Back in La Paz after a journey back through the mountains, the streets are even busier than they had been in the morning. A spokeswoman for Bolivia Transparente tells us that only in Yacumo in Beni province have there been reports of any problems. The overall picture is good, and this fits with our own observations, though later we hear that there have also been incidents in Cochabamba, Santa Cruz, and even in La Paz. But the spokeswoman assures us that these were isolated reports and that the general picture remains good.
Lastly we visit El Alto. The atmosphere here as elsewhere is pleasant, and the votes have already been counted, with Morales receiving 90%. Back in La Paz, we hear that the exit polls are giving him 60%, well up on the 53.7% he received in the last election. The prefects of Cochabamba and La Paz have been voted out, but those of Santa Cruz, Beni and Tarija have won by handsome percentages and can remain in office.
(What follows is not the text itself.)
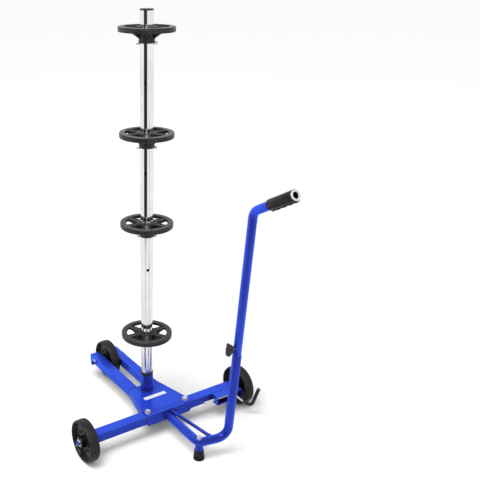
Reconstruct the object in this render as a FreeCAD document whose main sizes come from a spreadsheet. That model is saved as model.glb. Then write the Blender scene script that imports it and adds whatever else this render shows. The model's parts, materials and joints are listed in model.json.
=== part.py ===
import FreeCAD, Part
import math
import os
import Sketcher
from FreeCAD import Placement, Rotation, Vector

# Wheeled storage tree for car wheels: a chrome mast with four plastic support discs stands in a
# three-wheeled steel base that is pulled by a bent tube handle.
# The sub-parts are laid out from a point on the floor on the mast's axis: +Z up, +X along the crossbar
# towards the wheel lock, +Y towards the rear fork. On export everything moves so that the origin lies
# on the floor under the middle of the parking foot. All lengths are in millimetres.

doc = FreeCAD.newDocument("WheelTree")
sheet = doc.addObject("Spreadsheet::Sheet", "Dimensions")

DIMENSIONS = [
    # three road wheels
    ("wheel_dia", 145, "tyre diameter"),
    ("wheel_width", 36, "tyre width"),
    ("rim_radius", 66.5, "seat between plastic core and tyre"),
    ("rim_half_width", 17, "half width of the core's rim"),
    ("rim_inner", 64.5, "inside of the rim at its edge"),
    ("rim_root", 60, "inside of the rim at the web"),
    ("web_half", 6, "half thickness of the core's web"),
    ("hub_half", 23, "half length of the hub"),
    ("hub_radius", 21, "hub at the web"),
    ("hub_nose_radius", 19, "hub at its ends"),
    ("lightening_dia", 12, "round holes in the web"),
    ("lightening_circle", 34.5, "radius of the hole circle"),
    ("lightening_count", 10, "holes in the web"),
    ("axle_dia", 16, "axle tube outside"),
    ("axle_bore", 12, "axle tube inside"),
    ("running_gap", 0.06, "radial clearance of every running fit"),
    ("side_wheel_x", 321, "centre of a side wheel"),
    ("rear_wheel_y", 294.6, "centre of the rear wheel"),
    # base
    ("deck_top", 92.5, "upper face of the base plate"),
    ("sheet_thickness", 2.5, "base plate sheet"),
    ("deck_half", 91.3, "half width of the base plate at the crossbar"),
    ("deck_front", -153, "outer face of the front flange"),
    ("flange_depth", 39.5, "depth of the front flange"),
    ("skirt_depth", 30, "depth of the other flanges"),
    ("bend_y", 29.5, "rear end of the base plate"),
    ("leg_outer", 58.7, "outer face of a fork leg"),
    ("leg_width", 35, "fork leg tube width"),
    ("leg_end", 330, "rear end of the fork"),
    ("bar_depth", 38, "crossbar size along Y"),
    ("bar_height", 30, "crossbar size along Z"),
    ("bar_half", 294, "half length of the crossbar tube"),
    ("tube_wall", 2, "wall of the square tubes"),
    ("end_plate", 3, "welded tube end plates"),
    ("base_bolt_x", 78, "base bolts, either side of the mast"),
    ("base_bolt_dia", 10, "base bolt shank"),
    # mast
    ("mast_dia", 42, "upper mast tubes"),
    ("mast_bore", 38, "inside of the upper mast tubes"),
    ("lower_mast_dia", 39, "lowest mast tube"),
    ("lower_mast_bore", 35, "inside of the lowest mast tube"),
    ("spigot_bore", 34, "inside of the swaged spigots"),
    ("spigot_length", 60, "length of a swaged spigot"),
    ("mast_foot", 66, "upper face of the socket floor"),
    ("joint_low", 362, "shoulder under the middle tube"),
    ("joint_high", 791, "shoulder under the upper tube"),
    ("mast_end", 1417, "upper end of the mast tube"),
    ("mast_turn", -33, "direction of the cross pins, degrees from +X"),
    ("cross_pin_dia", 10, "cross pins"),
    ("cross_pin_length", 66, "cross pins"),
    ("socket_dia", 45, "socket tube outside"),
    ("socket_bore", 41, "socket tube inside"),
    ("socket_bottom", 62, "lower end of the socket"),
    ("socket_top", 159, "upper end of the socket"),
    ("collar_height", 8, "visible collar of the socket ring"),
    ("ring_sleeve", 29, "socket ring inside the socket"),
    # support discs, each named by the height of its upper face
    ("disc_low", 329, "lowest disc"),
    ("disc_second", 741, "second disc"),
    ("disc_third", 1045, "third disc"),
    ("disc_high", 1371, "highest disc"),
    ("disc_dia", 178, "support disc"),
    ("disc_rim_height", 16, "height of the rim"),
    ("disc_rim_inner", 71, "inside of the rim's flat top"),
    ("disc_wall", 5, "outer wall of the rim"),
    ("disc_web", 5, "thickness of the spokes"),
    ("disc_recess", 1.5, "spokes lie this far below the rim's top"),
    ("disc_hub_dia", 50, "hub outside"),
    ("disc_hub_flange", 33, "radius of the flat round the hub"),
    ("disc_pin_drop", 50, "cross pin below the disc's upper face"),
    ("spoke_width", 17, "spokes"),
    ("spoke_count", 6, "spokes"),
    ("gusset_thickness", 3, "gusset under each spoke"),
    # wheel lock
    ("box_start", 185, "inner side of the lock box"),
    ("box_end", 297, "outer side of the lock box"),
    ("box_front", -184.5, "open front of the lock box"),
    ("box_height", 33, "lock box"),
    ("pivot_x", 259, "lever pivot"),
    ("pivot_y", -178, "lever pivot"),
    ("rivet_dia", 6, "lever rivet"),
    ("lock_pin_dia", 10, "lock pin"),
    ("lock_pin_inner_end", 138, "inner end of the lock pin, unlocked"),
    ("lock_pin_outer_end", 309, "outer end of the lock pin, unlocked"),
    ("crank_radius", 13.6, "lever pivot to crank peg"),
    ("crank_half_turn", 40, "lever swing either side of the middle, degrees"),
    ("lever_angle", -45, "direction of the unlocked lever, degrees from +X"),
    ("lever_rod", 7, "lever rod"),
    ("lever_sleeve_dia", 13, "plastic sleeve on the lever"),
    # drawbar and handle
    ("drawbar_dia", 30, "drawbar tube outside"),
    ("drawbar_bore", 27.6, "drawbar tube inside"),
    ("drawbar_z", 67, "drawbar axis above the floor"),
    ("drawbar_x", -6, "drawbar axis beside the mast plane"),
    ("corner_y", -333, "corner of the drawbar"),
    ("upright_x", 98, "foot of the upright"),
    ("upright_y", -355, "foot of the upright"),
    ("handle_lean", 4.8, "lean of the upright towards -Y, degrees"),
    ("drawbar_end_z", 390, "upper end of the full drawbar tube"),
    ("tongue_end_z", 443, "upper end of the drawbar's clamp tongue"),
    ("knob_z", 421, "clamp knob axis"),
    ("handle_dia", 27.48, "handle tube outside"),
    ("handle_bore", 24.5, "handle tube inside"),
    ("handle_foot_z", 190, "lower end of the handle tube"),
    ("handle_corner_z", 882.5, "corner of the handle tube"),
    ("grip_rise", 29.6, "slope of the grip, degrees"),
    ("grip_start", 80, "grip from the handle corner"),
    ("grip_end", 191, "end of the grip from the handle corner"),
    ("grip_dia", 34, "rubber grip"),
    ("brace_dia", 12, "brace rod"),
    ("foot_x", 0, "middle of the parking foot"),
    ("foot_y", -329, "middle of the parking foot"),
    ("foot_leg_dia", 27, "foot leg outside"),
    ("foot_leg_bore", 23, "foot leg inside"),
    ("foot_cap_height", 36, "rubber foot cap"),
    ("foot_cap_dia", 38, "rubber foot cap at the floor"),
    ("foot_cap_top_dia", 31, "rubber foot cap at its top"),
]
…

So the opposition can also claim a victory, and it might be an intelligent move for Morales to make some sort of gesture towards the people of these regions from his new position of strength. But that is for the future. Today's referendum seems to have gone off peacefully. The Bolivians have made it into a party, and I feel proud for them.
The official result won't be out until the beginning of next week, but the paper in our hotel gives Morales 63.5% and others give him a few points more or less. Clearly Bolivia wants the 'cambio' – the change – to continue. Even in Santa Cruz Morales scored over a third of the votes and in opposition Beni 50%. And the President is making conciliatory noises towards these regions in relation to the new constitution. We talk with a MAS Senator whose brother fought alongside Che Guevara, and he also argues in favour of dialogue with the opposition.
At the end of the afternoon we give a report to the embassy, adding two things which I haven't mentioned so far in these notes. Firstly, development cooperation: we agree with Morales that his country does not need aid. He wants to see an end to it within ten years. The SP's view is that development aid should be directed towards the very poorest countries. Bolivia is South America's poorest country, but certainly does not belong to the poorest countries in the world. This country has primarily a problem of division, not so much a problem of development.
The Netherlands should certainly ensure that trade- and investment treaties do not hinder Bolivia's development. International negotiations over a free trade and association agreement present a threat to poor farmers and to Bolivia's chances of building up its own industries. The bilateral investment treaty with Bolivia is leading to a situation in which devious multinationals such as ETI are attempting, via box number companies in the Netherlands, to trick the Bolivian government out of its money.
We also discuss the subject of coca. We are pretty enthusiastic about our mate di coca, and it astonishes us that we can't take this simple herb tea back to the Netherlands. We completely agree with Morales that a distinction should be drawn between coca and cocaine. You might as well ban the French from growing grapes. It is particularly unfortunate because rigid international agreements are depriving Bolivia of export opportunities. Legalisation of coca would provide a good alternative for the coca crop, which is indeed used to make cocaine. The Netherlands should be arguing within the UN for a relaxation of these rules.
Tomorrow we leave Bolivia. It is impossible to do so without a feeling of sympathy towards the Morales government, for the overwhelming support of the people for the process of change which is sweeping away the residue of twenty years of neoliberalism. Happily, after our time in the country we are optimistic that this process, the cambio, will eventually succeed. Back in the Netherlands we are working towards the same ideals.